I sat there by his bedside without him knowing I was there. I watched him as he slept, I watched the movements within me. The nurse came to draw his blood not knowing that the doctor had already done so earlier. They brought a new pack of glucose drip and connected it to the needle stuck in his hand, took a machine and scanned the code on his paper wristband. He had two wristbands with different codes - a bar code and a QR code. And all these while, I sat quietly at a corner, watching, pondering.
The future is unknown; not even the next minute or the next second is known. Not just his life but all our lives too. This is the fragility of life that Man forgets most conveniently as we scurry from one place to another, one appointment to another.
My eyes welled up as my heart enlarged. People say that a medical patient seem to be less dignified as they are subjected to this and that test, the topic of observation and discussion. But is it true?
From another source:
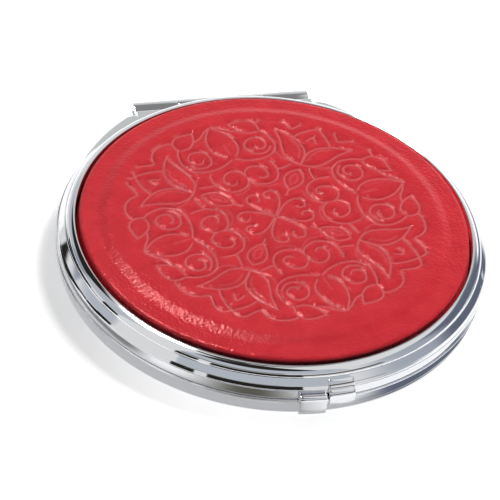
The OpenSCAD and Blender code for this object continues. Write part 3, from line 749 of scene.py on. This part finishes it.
def distance_to(curves, x, y, limit=2.4):
    """Distance of each point (x, y) to the nearest curve, up to a limit. For every side of a curve it is the length
    of what is left of the vector from the side's start once its part along the side, kept within the side, is taken
    off."""
    nearest = np.full(x.shape, limit)
    for curve in curves:
        line = flowing(curve)
        low, high = line.min(0) - limit, line.max(0) + limit
        near = np.flatnonzero((x > low[0]) & (x < high[0]) & (y > low[1]) & (y < high[1]))
        best = nearest[near] ** 2
        px, py = x[near], y[near]
        for p, q in zip(line, line[1:]):
            d = q - p
            t = np.clip(((px - p[0]) * d[0] + (py - p[1]) * d[1]) / (d @ d), 0, 1)
            best = np.minimum(best, (px - p[0] - t * d[0]) ** 2 + (py - p[1] - t * d[1]) ** 2)
        nearest[near] = np.sqrt(best)
    return nearest


def pressed_depth(x, y):
    """Depth of the die's grooves at (x, y), and how strongly the painted highlight along them shows there. The plane
    is turned to the tulip axis and folded into one eighth by taking absolute values and the larger one first; a
    groove is a bell curve of the distance, with a wide shallow sink, and the painted highlight is a narrower bell
    curve."""
    t = math.radians(rosette_turn)
    u, v = x - rosette_x, y - rosette_y
    u, v = np.abs(u * math.cos(t) - v * math.sin(t)), np.abs(u * math.sin(t) + v * math.cos(t))
    u, v = np.minimum(u, v), np.maximum(u, v)
    d, faint = distance_to(grooves, u, v), distance_to(faint_grooves, u, v)
    depth = (groove_depth * np.exp(-(d / groove_w) ** 2) + sink_depth * np.exp(-(d / sink_w) ** 2)
             + faint_depth * np.exp(-(faint / faint_w) ** 2))
    return depth, np.exp(-(d / highlight_w) ** 2) + faint_highlight * np.exp(-(faint / highlight_w) ** 2)


# The centre is a square grid drawn out to a disc: each square ring of it becomes a circle, and the place along the
# square's side gives the angle.
cells = 157
u, v = np.meshgrid(np.linspace(-1, 1, 2 * cells + 1), np.linspace(-1, 1, 2 * cells + 1))
square = np.maximum(np.abs(u), np.abs(v))
wide = np.abs(u) >= np.abs(v)
spin = np.where(wide, np.pi / 4 * v / np.where(wide & (square > 0), u, 1) + np.where(u < 0, np.pi, 0),
                np.pi / 2 - np.pi / 4 * u / np.where(wide, 1, v) + np.where(v < 0, np.pi, 0))
grid_x, grid_y = (centre_r * square * np.cos(spin)).ravel(), (centre_r * square * np.sin(spin)).ravel()
depth, line = pressed_depth(grid_x, grid_y)
grid_h = centre_h + crown * (1 - (grid_x ** 2 + grid_y ** 2) / shoulder_r0 ** 2) - depth
index = np.arange(len(grid_x)).reshape(u.shape)
edge_loop = np.concatenate([index[0, :-1], index[:-1, -1], index[-1, :0:-1], index[:0:-1, 0]])
loop_a = np.arctan2(grid_y[edge_loop], grid_x[edge_loop])

# Its edge is carried on in rings of points down the shoulder, over the border, round the turned edge and under.
s = np.linspace(0, 1, 19)[1:]
shoulder = np.stack([shoulder_r0 + (shoulder_r1 - shoulder_r0) * s,
                     centre_h - shoulder_drop * (1 - np.cos(np.pi * s)) / 2], -1)
skin = np.concatenate([[(r, centre_h + crown * (1 - (r / shoulder_r0) ** 2)) for r in (25.6, 26.2, shoulder_r0)],
                       shoulder, [(29.9, 5.5), (30.6, 5.45)], bend(31.1, 4.7, 0.75, 0.74, 84, 0, 12),
                       [(31.95, 3.9), (insert_r, 3.5)], bend(31.9, 3.2, 0.2, 0.2, 0, -90, 4),
                       [(30, 3.0), (27.6, 3.0), (27.6, 3.4), (board_r, 3.4), (board_r, 4.6)],
                       [(30.2, 4.65), (shoulder_r1, 4.75), (28.0, 5.1), (shoulder_r0, 5.4), (14, 5.5)]])
rings = np.stack([skin[:, :1] * np.cos(loop_a), skin[:, :1] * np.sin(loop_a),
                  np.repeat(skin[:, 1:], len(loop_a), 1)], -1)
points = np.concatenate([np.stack([grid_x, grid_y, grid_h], -1), rings.reshape(-1, 3), [(0, 0, 5.55)]])
points = points + (0, 0, parting)
loops = np.concatenate([edge_loop[None], index.size + np.arange(rings[..., 0].size).reshape(rings.shape[:2])])
fan = np.stack([loops[-1], np.full(len(loop_a), len(points) - 1), np.roll(loops[-1], -1)], -1)
leather = mesh_object("leather_pad", points, np.concatenate([grid_quads(index), ring_quads(loops)]), fan)

# The side of the pad, inside the lip, gets a painted shade, darkest towards the front, for the shade in the gap
# under the lip.
gap_shade_top, gap_shade_fade, gap_shade_r, gap_shade_way, gap_shade_least = 5.3, 0.6, 31, math.radians(95), 0.05
side = np.clip((gap_shade_top + parting - points[:, 2]) / gap_shade_fade, 0, 1)
side = side * (np.hypot(points[:, 0], points[:, 1]) > gap_shade_r)
side *= np.clip(-0.1 + 1.1 * np.cos(np.arctan2(points[:, 1], points[:, 0]) + gap_shade_way), gap_shade_least, 1)
rest = np.zeros(len(points) - len(depth))
# pressed sets how strong the painted shade in the grooves is.
for label, value in (("pressed", np.concatenate([depth / (groove_depth + sink_depth), rest])),
                     ("line", np.concatenate([line, rest])), ("side", smooth(side))):
    leather.data.attributes.new(label, "FLOAT", "POINT").data.foreach_set("value", value.astype(np.float32))

red_leather, nodes, link, out = new_material("red_leather")
hide = nodes.new("ShaderNodeBsdfPrincipled")
where = nodes.new("ShaderNodeTexCoord")
tone = noise(nodes, link, where.outputs["Object"], 300, 6)
dyed = ramped(nodes, link, tone, 0.3, 0.7, (0.57, 0.016, 0.026), (0.66, 0.024, 0.036))
pressed, highlight_attr, gap_shade = (nodes.new("ShaderNodeAttribute") for _ in range(3))
pressed.attribute_name, highlight_attr.attribute_name, gap_shade.attribute_name = "pressed", "line", "side"
groove_shade, groove_highlight, shaded = (nodes.new("ShaderNodeMix") for _ in range(3))
groove_shade.data_type = groove_highlight.data_type = shaded.data_type = "RGBA"
groove_shade.blend_type = "MULTIPLY"
fine = nodes.new("ShaderNodeMath")
fine.operation, fine.inputs[1].default_value = "MULTIPLY", highlight_share
link(highlight_attr.outputs["Fac"], fine.inputs[0])
# The grooves are multiplied darker by their depth: a painted shade in them.
for share, colour, second, mix in ((pressed.outputs["Fac"], dyed, (0.82, 0.7, 0.72, 1), groove_shade),
                                   # a pale painted highlight along the grooves
                                   (fine.outputs[0], groove_shade.outputs["Result"], (0.78, 0.21, 0.22, 1), groove_highlight),
                                   # a painted shade of the gap under the lip, on the pad's side
                                   (gap_shade.outputs["Fac"], groove_highlight.outputs["Result"], (0.06, 0.003, 0.005, 1),
                                    shaded)):
    link(share, mix.inputs["Factor"])
    link(colour, mix.inputs["A"])
    mix.inputs["B"].default_value = second
link(shaded.outputs["Result"], hide.inputs["Base Color"])
hide.inputs["Specular IOR Level"].default_value = 0.2
pebble = nodes.new("ShaderNodeTexVoronoi")
pebble.feature = "SMOOTH_F1"
pebble.inputs["Scale"].default_value, pebble.inputs["Smoothness"].default_value = 1900, 0.6
link(where.outputs["Object"], pebble.inputs["Vector"])
pores = noise(nodes, link, where.outputs["Object"], 3800, 4)
swell = noise(nodes, link, where.outputs["Object"], 220, 2)
swollen = bumped(nodes, link, swell, 0.3, 0.00025)
pebbled = bumped(nodes, link, pebble.outputs["Distance"], 0.8, 0.00012, swollen)
link(bumped(nodes, link, pores, 0.35, 0.00004, pebbled), hide.inputs["Normal"])
link(ranged(nodes, link, pores, (0.24, 0.36)), hide.inputs["Roughness"])
link(hide.outputs[0], out.inputs[0])
leather.data.materials.append(red_leather)
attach(leather, "lid")
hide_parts("leather_cover")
Even with tubes running everywhere, even labelled with alphabets and numerals written with marker pens on plastic bandages stuck onto one's hand, even when all the depth and richness of one's life experiences seem to be dismissed and one identity becomes encapsulated in just some superficial details encoded in some squarish black spots or lines of different thickness. Even so, here lies a human person still mysteriously remaining in the image and likeness of God. Here lies a person who is apparently God's beloved child.
But if this is God's beloved child, then it is even more perplexing. And I found myself turning to God, asking, "Where are You? Where are You in all these?" I searched for an answer in the silence rudely interrupted by the beeping rhythm of the machines. Can it be that somehow, amidst all these, God is still present and alive? That He has not left, not even for a moment? It must be. But where is He?
Then came a tiny voice, so gentle and firm, "Am I not here?" And I understood. "Am I not here?" in me to him, as I have come to lend a support, to extend the love of Christ, to pray, to care and love, to accompany. "Am I not here?" in me through whom God continues to affirm of His presence and care. "Am I not here?" also in him to me, as through him, I am challenged to care and love my brother in Christ, to open wider my heart and grow in compassion and faith. In the people who have chosen this line of work in the medical field to care and cure. In the facilities of this hospital that continually upgrades itself to give the best possible care and treatment.
But perhaps, what I had demanded from God was healing as I asked Him at the start, "Would You not do anything? You have the power. I don't. Would You not do something?" And so His presence through me to my friend feels inferior. How often do I dictate how I want God to manifest Godself in the harsh reality of everyday life so that life is made easier, more convenient, and faith becomes less farfetched?
Yet, God is still God and we are still creatures. Perhaps, God answered best my question of where He is in His invitation to surrender to this reality. The reality of my creaturehood in the light of His divinity. Can I, without fully comprehending His ways, without seeing His master plan, still believe without questioning that God's love never fails, even when what is before my eyes looks nothing like the 'love' I want, demand, hope for, pray for, and define it to be? That somehow, in my desire to surrender and live as a creature, discontinuing the pursuit to be the god-in-control, I may then receive the grace to let go and submit, and in this grace, to welcome the very presence of God Himself into my heart. That somehow, to find God, I need to first lose myself.